Even before the county executive’s election was done public opinion-makers, like those at our daily newspaper, urged a close relationship between Doyle and whoever won the race.

And let’s not forget that the winner, Maggie Brooks, had campaigned vigorously that she would continue the property tax standard championed by Doyle. But then – as county lawmakers of her own party voted for this budget with tax hikes, and as Doyle contemplated a veto – Brooks went oddly silent. Instead she talked about how it "wasn’t her job to go across the hall."

Some saw that as being deferential to Doyle. Others, largely in the opposition Democratic Party, saw this as a way for Brooks to have her cake and eat it too. She didn’t raise the taxes, the county legislature did. And a year later, that’s what we heard.

But, in fairness to Brooks and anyone else in this position, her term didn’t really start the morning after her election. It’s truly an odd time.

Look at Bob Duffy. While he waits for Johnson to move out of the mayor’s office, the city government has allowed some big changes to a very public, government-sponsored project – the Fast Ferry.
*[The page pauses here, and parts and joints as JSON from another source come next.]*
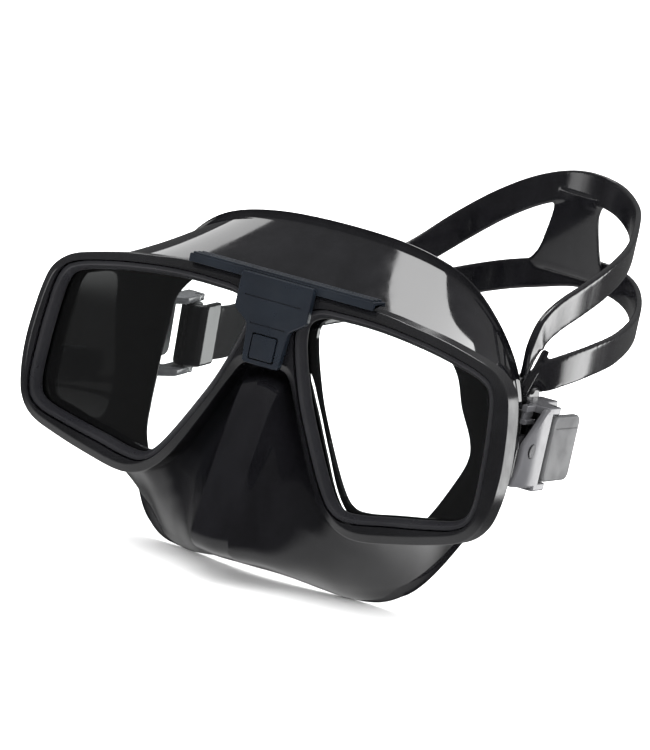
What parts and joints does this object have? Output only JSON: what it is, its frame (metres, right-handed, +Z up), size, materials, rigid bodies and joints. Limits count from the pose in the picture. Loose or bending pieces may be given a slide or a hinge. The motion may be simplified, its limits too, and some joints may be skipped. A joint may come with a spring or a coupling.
{
  "type": "diving mask",
  "caption": "Low-volume diving mask: two glass lenses in a rigid frame, a soft face skirt with a nose pocket, and a split strap on quick-release buckles.",
  "frame": {"origin": "middle of the face seal, where the skirt meets the wearer's face, 44 mm behind the frame's front plane", "axes": "+Z up, +Y backwards into the wearer's head, +X towards the wearer's left"},
  "size_m": [0.1654, 0.2463, 0.1315],
  "materials": {
    "frame_plastic": "gloss black moulded plastic",
    "satin_plastic": "satin black moulded plastic with a fine grain",
    "grey_plastic": "dark grey moulded plastic",
    "silicone": "black silicone, smooth and softly glossy",
    "steel": "stainless steel",
    "lens_glass": "clear tempered glass"
  },
  "bodies": {
    "mask": {"main_frame": "frame_plastic", "lens_left": "lens_glass", "lens_right": "lens_glass", "bezel_left": "satin_plastic", "bezel_right": "satin_plastic", "skirt": "silicone", "bridge_clip": "satin_plastic", "strap_bracket_left": "frame_plastic", "strap_bracket_right": "frame_plastic", "swivel_pin_left": "steel", "swivel_pin_right": "steel"},
    "latch": {"bridge_latch": "frame_plastic"},
    "buckle_left": {"buckle_body_left": "satin_plastic", "roller_axle_left": "steel", "lever_pin_left": "steel", "lever_spring_left": "steel", "strap": "silicone"},
    "buckle_right": {"buckle_body_right": "satin_plastic", "roller_axle_right": "steel", "lever_pin_right": "steel", "lever_spring_right": "steel"},
    "roller_left": {"strap_roller_left": "grey_plastic"},
    "roller_right": {"strap_roller_right": "grey_plastic"},
    "lever_left": {"release_lever_left": "grey_plastic"},
    "lever_right": {"release_lever_right": "grey_plastic"}
  },
  "joints": [
    {"name": "latch_press", "type": "slide", "parent": "mask", "child": "latch", "axis": [0, 1, 0], "range_m": [0, 0.001], "stiffness_N_per_m": 300},
    {"name": "buckle_left_swivel", "type": "hinge", "parent": "mask", "child": "buckle_left", "pos_m": [0.07, 0, 0], "axis": [1, 0, 0], "range_deg": [-15, 5]},
    {"name": "roller_left_spin", "type": "hinge", "parent": "buckle_left", "child": "roller_left", "pos_m": [0.0612, 0.026, 0.0002], "axis": [0, 0, 1], "continuous": true},
    {"name": "lever_left_release", "type": "hinge", "parent": "buckle_left", "child": "lever_left", "pos_m": [0.0712, 0.0144, 0.0002], "axis": [0, 0, -1], "range_deg": [0, 30], "stiffness_Nm_per_rad": 0.06},
    {"name": "buckle_right_swivel", "type": "hinge", "parent": "mask", "child": "buckle_right", "pos_m": [-0.07, 0, 0], "axis": [1, 0, 0], "range_deg": [-15, 5]},
    {"name": "roller_right_spin", "type": "hinge", "parent": "buckle_right", "child": "roller_right", "pos_m": [-0.0612, 0.02584, 0.00292], "axis": [0, -0.1045, 0.9945], "continuous": true},
    {"name": "lever_right_release", "type": "hinge", "parent": "buckle_right", "child": "lever_right", "pos_m": [-0.0712, 0.0143, 0.0017], "axis": [0, -0.1045, 0.9945], "range_deg": [0, 30], "stiffness_Nm_per_rad": 0.06}
  ],
  "couplings": [
    {"joint": "buckle_right_swivel", "follows": "buckle_left_swivel", "ratio": 1}
  ]
}
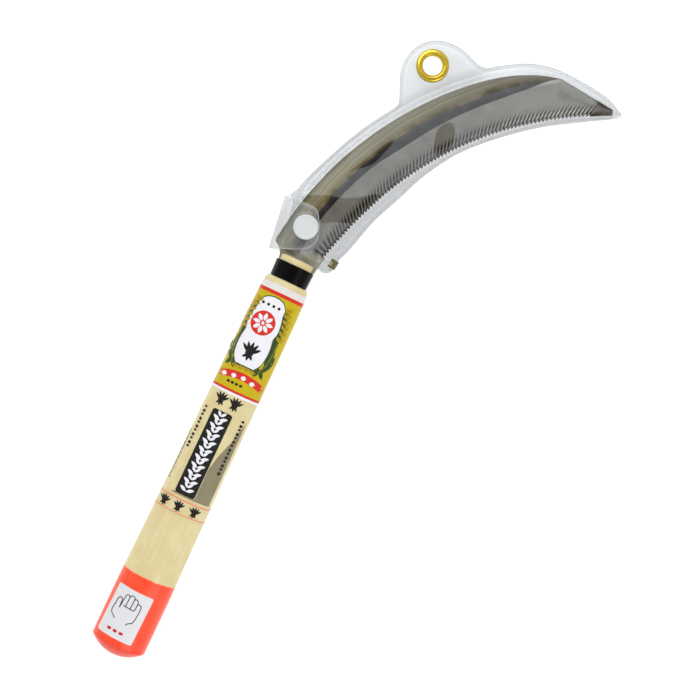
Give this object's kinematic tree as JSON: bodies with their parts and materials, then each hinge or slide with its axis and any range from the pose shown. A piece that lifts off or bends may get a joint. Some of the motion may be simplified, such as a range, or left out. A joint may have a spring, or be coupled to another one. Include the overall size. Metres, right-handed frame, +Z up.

The decision to shorten its schedule was made during the transition period. And now a decision to borrow another $10 million to shore up the ferry appears likely to happen before the first of the year.

Duffy’s stance? Well, during the campaign he tacitly supported the project (he was not nearly as well defined in his approach to the ferry as, say, Tim Mains).

And since his election, Duffy said that he’s been briefed twice on the ferry – once for 90 minutes by the mayor and once by the city council (before the election concluded).

In a recent interview, Duffy sounded very comfortable with that fairly removed position: "I’m very cognizant of protocol. There’s one mayor and one mayor only through December 31."

We can appreciate this posture. But a transition should be more involved than this. One would expect Duffy to be almost like a trusted advisor to Johnson on matters such as this. Sure, Johnson still calls the shots. But Duffy ought to articulate if he likes what he’s hearing… if he will continue on with the policy enacted before he took office… if he might change it after January 2.

Just as with the Doyle-Brooks changeover – we’re talking about two people from the same political party, so there shouldn’t be the hurdle of partisan politics.

It’s not a matter of stepping on toes. It’s about a smooth handoff.

I remember from my days running track in high school that a relay race requires the two runners to stay with each other for a time before the baton is passed. Sounds reasonable with issues like the ferry.

But that’s easy to say, coming from a guy who had more of his share of lousy first dates.